— begin —
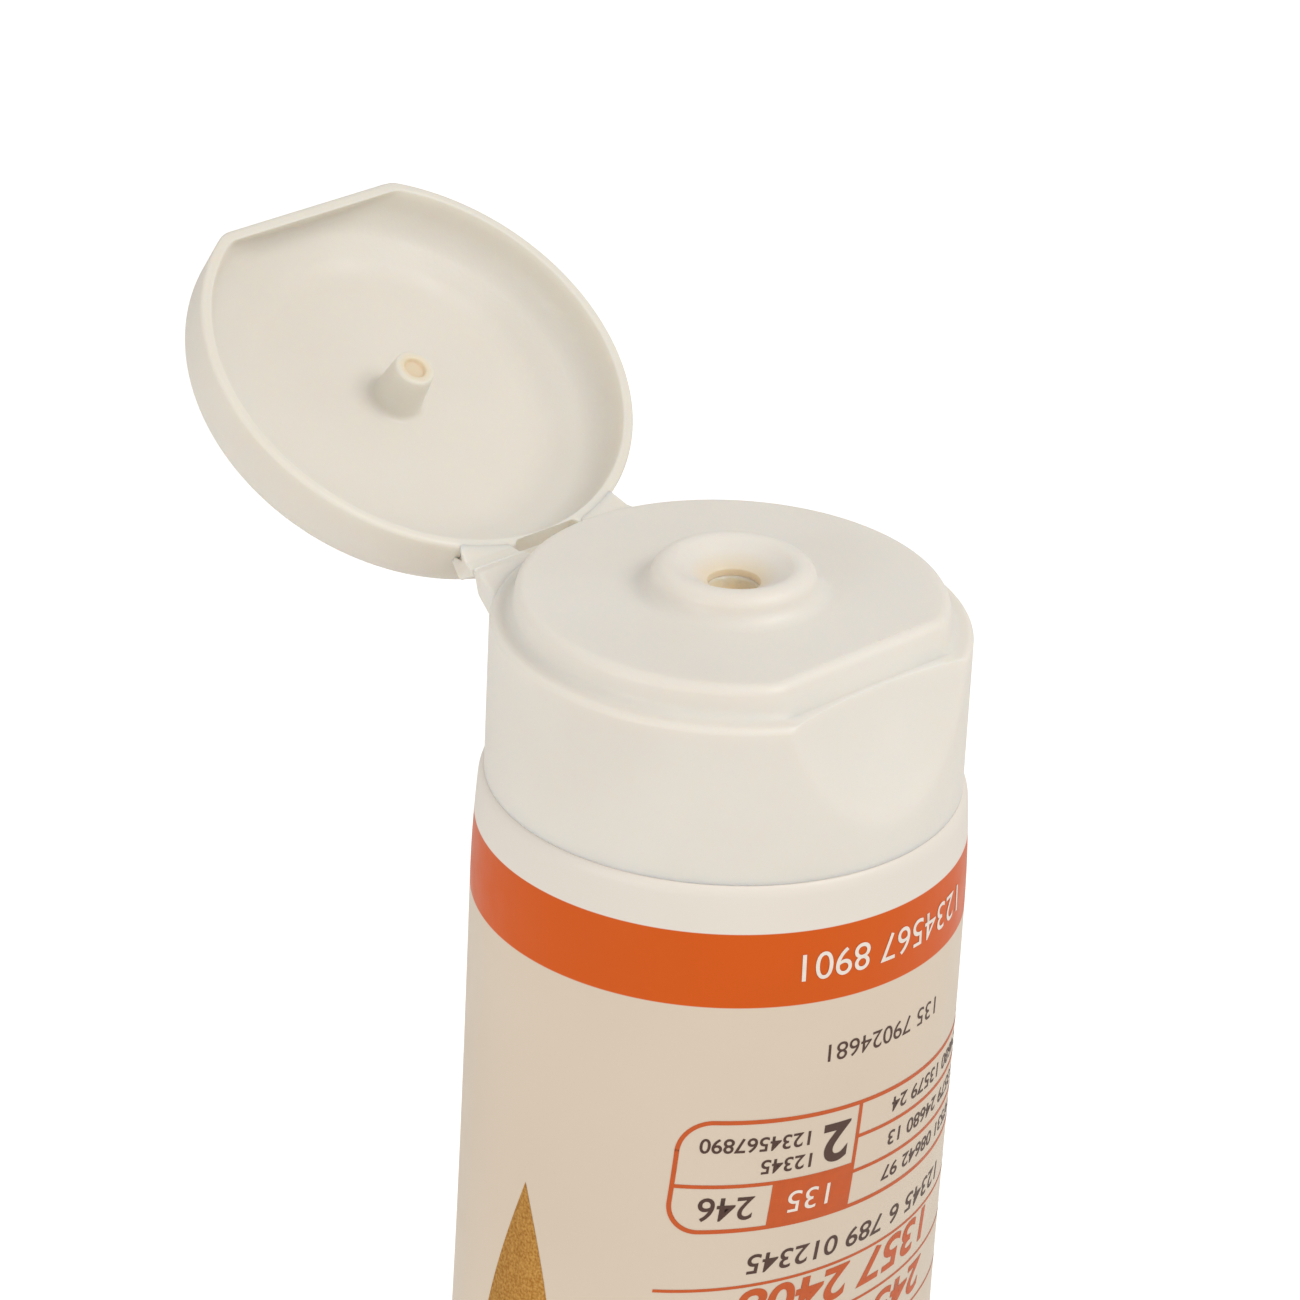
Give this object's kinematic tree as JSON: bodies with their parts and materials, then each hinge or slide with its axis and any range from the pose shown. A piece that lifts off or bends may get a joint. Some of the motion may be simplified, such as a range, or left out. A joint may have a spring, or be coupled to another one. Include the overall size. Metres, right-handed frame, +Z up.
{
  "type": "squeeze tube with flip-top cap",
  "caption": "Squeeze tube for cream with a crimped tail, a round shoulder and a keyed press-on flip-top cap, shown with its lid open.",
  "frame": {"origin": "middle of the tail's cut edge, at the bottom of the tube when it stands cap up", "axes": "+Z up the tube's axis to the cap; the thumb recess faces -Y; the lid's hinge lies along X on the +Y side; the welded tail lies along X"},
  "size_m": [0.055, 0.0662, 0.1258],
  "materials": {
    "sleeve_film": "printed and varnished polyethylene film, satin gloss",
    "head_plastic": "natural moulded polyethylene",
    "cap_plastic": "off-white moulded polypropylene, fine satin"
  },
  "bodies": {
    "container": {"tube_sleeve": "sleeve_film", "tail_seal": "sleeve_film", "tube_head": "head_plastic", "cap_base": "cap_plastic"},
    "lid": {"lid": "cap_plastic"},
    "snap_strap": {"hinge_strap": "cap_plastic"}
  },
  "joints": [
    {"name": "lid_hinge", "type": "hinge", "parent": "container", "child": "lid", "pos_m": [0, 0.01745, 0.10932], "axis": [-1, 0, 0], "range_deg": [-148, 12]},
    {"name": "strap_hinge", "type": "hinge", "parent": "container", "child": "snap_strap", "pos_m": [0, 0.0164, 0.10793], "axis": [-1, 0, 0], "range_deg": [-74.5, 6.5]}
  ],
  "couplings": [
    {"joint": "strap_hinge", "follows": "lid_hinge", "ratio": 0.5}
  ]
}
— end —
The task
Make an exact copy of the data above.

Expected answer
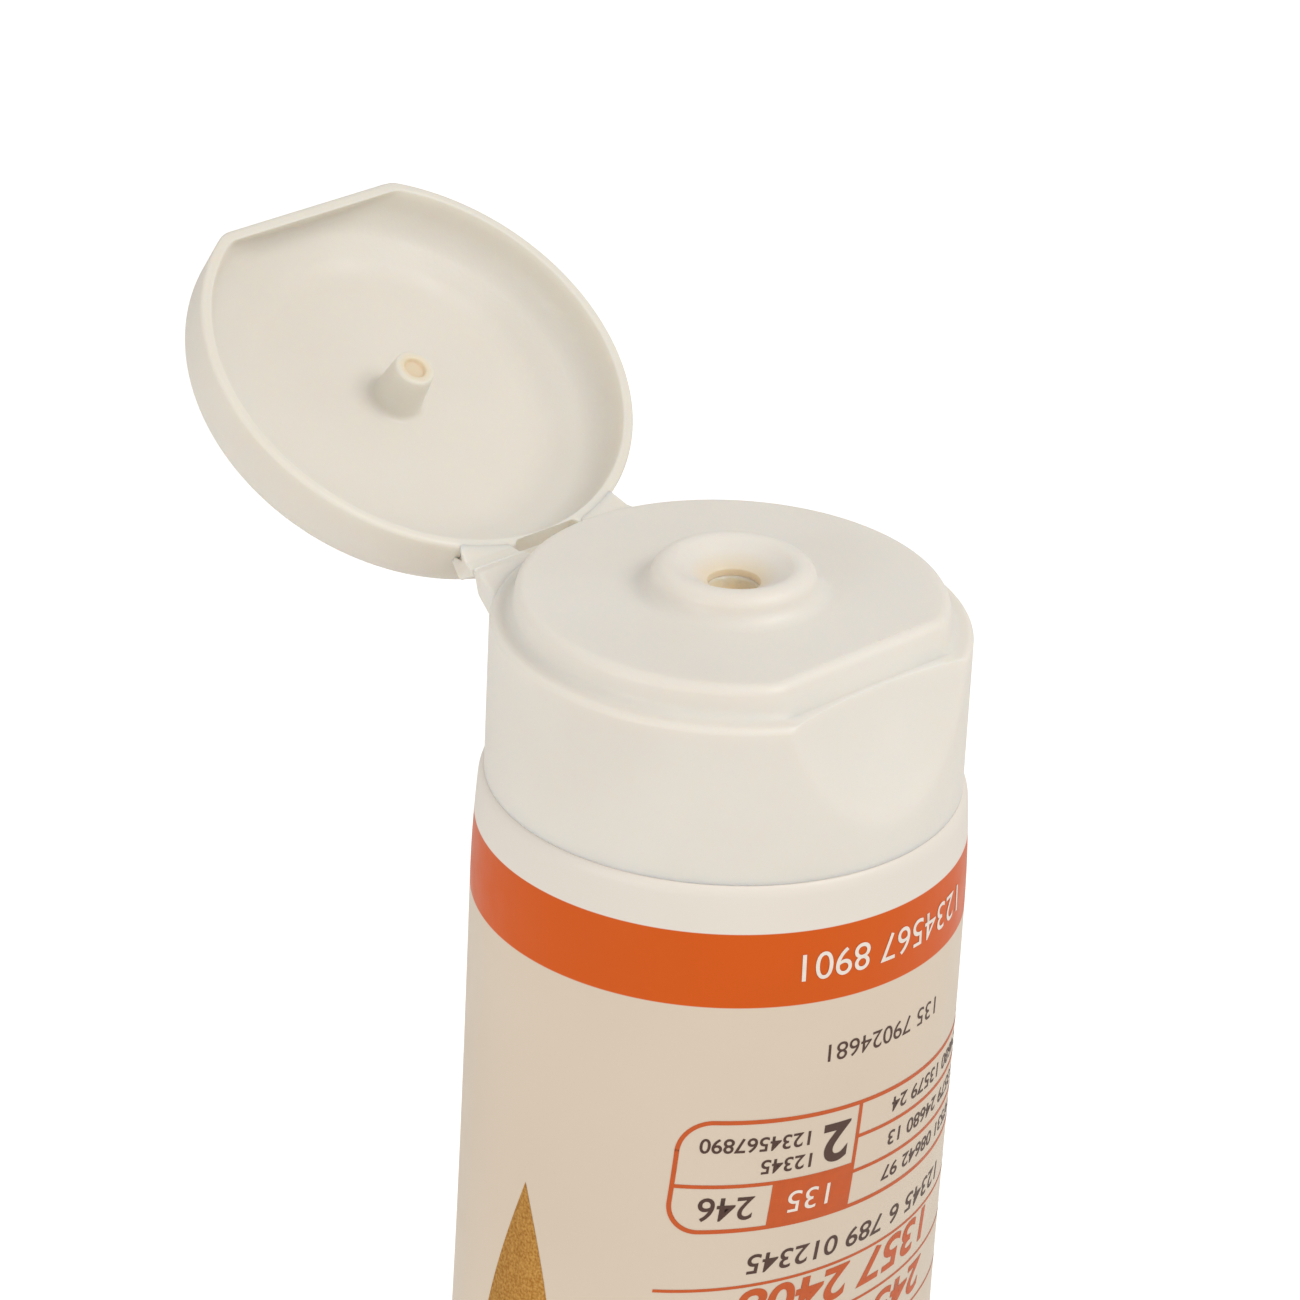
Give this object's kinematic tree as JSON: bodies with their parts and materials, then each hinge or slide with its axis and any range from the pose shown. A piece that lifts off or bends may get a joint. Some of the motion may be simplified, such as a range, or left out. A joint may have a spring, or be coupled to another one. Include the overall size. Metres, right-handed frame, +Z up.
{
  "type": "squeeze tube with flip-top cap",
  "caption": "Squeeze tube for cream with a crimped tail, a round shoulder and a keyed press-on flip-top cap, shown with its lid open.",
  "frame": {"origin": "middle of the tail's cut edge, at the bottom of the tube when it stands cap up", "axes": "+Z up the tube's axis to the cap; the thumb recess faces -Y; the lid's hinge lies along X on the +Y side; the welded tail lies along X"},
  "size_m": [0.055, 0.0662, 0.1258],
  "materials": {
    "sleeve_film": "printed and varnished polyethylene film, satin gloss",
    "head_plastic": "natural moulded polyethylene",
    "cap_plastic": "off-white moulded polypropylene, fine satin"
  },
  "bodies": {
    "container": {"tube_sleeve": "sleeve_film", "tail_seal": "sleeve_film", "tube_head": "head_plastic", "cap_base": "cap_plastic"},
    "lid": {"lid": "cap_plastic"},
    "snap_strap": {"hinge_strap": "cap_plastic"}
  },
  "joints": [
    {"name": "lid_hinge", "type": "hinge", "parent": "container", "child": "lid", "pos_m": [0, 0.01745, 0.10932], "axis": [-1, 0, 0], "range_deg": [-148, 12]},
    {"name": "strap_hinge", "type": "hinge", "parent": "container", "child": "snap_strap", "pos_m": [0, 0.0164, 0.10793], "axis": [-1, 0, 0], "range_deg": [-74.5, 6.5]}
  ],
  "couplings": [
    {"joint": "strap_hinge", "follows": "lid_hinge", "ratio": 0.5}
  ]
}